I thought Dan's line to Katie towards the end of the episode, "I'm happy with my choice" was telling and brilliantly subtle. What "choice" is he referring to? The love of his life hopped on a plane one morning and disappeared. It's not like they decided to break up. I read this as Dan trying to convince himself that he chose to be with Katie rather than simply ended up with her. And the fact that his "trips will be getting longer" and that perhaps he'll soon be spending more time with Livia in past than with Katie in the present adds some serious weight to this dilemma.

Great Moments:

  • Dan grabbing the wine back before disappearing from the swinger's party. I thought this was a great example of the subtle touches that add some believability to the story. Even with all the craziness going on around him, Dan's priority remains getting back to dinner on time--with his expensive wine in tow.

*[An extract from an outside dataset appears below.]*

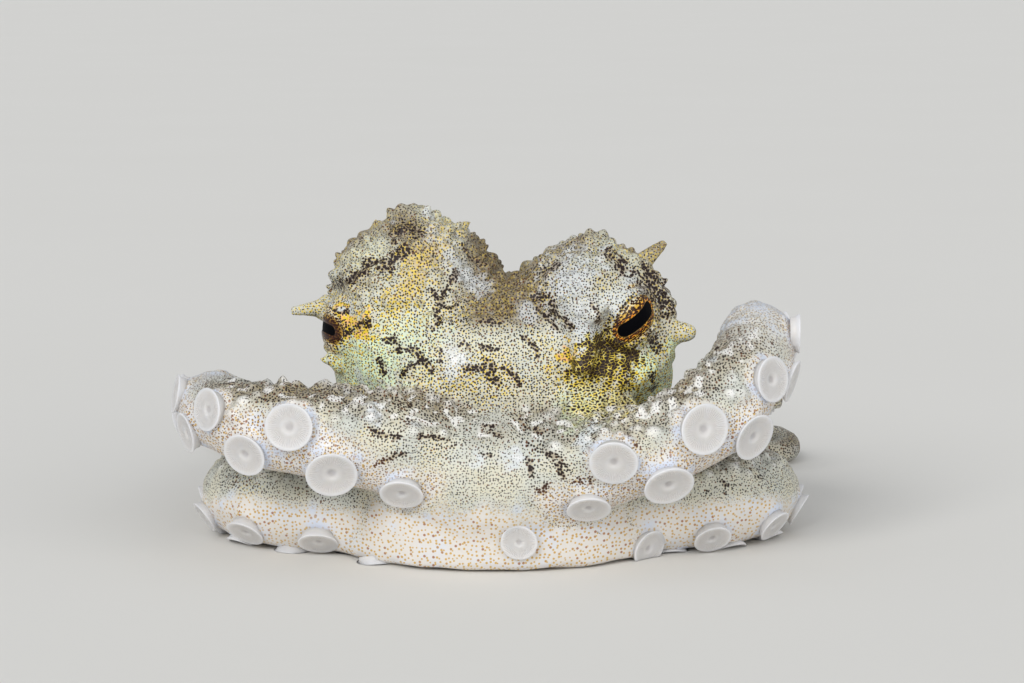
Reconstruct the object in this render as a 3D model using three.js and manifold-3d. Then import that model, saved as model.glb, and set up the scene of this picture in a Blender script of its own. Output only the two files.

  • Katie hiding the money in Dan's jacket was a cool move. Doesn’t it seem that sci-fi stories always seem to have a special reverence for the plucky TV reporter? Here we watch Katie easily besting the FBI boys, almost taunting them with the little black bag.
  • "You never could work the VCR." I thought this was a great line, especially when Livia snaps back that it was actually Dan who could never work the VCR. Although, I have to wonder if the original draft of the script had Dan asking something along the lines of, "no wonder you had no idea what a key party was."
  • Jack smuggling Dan's ill placed $20 bill away from the FBI agent was great, and watching him use it as he drank alone in that bar at the end of the episode was an almost poetic touch.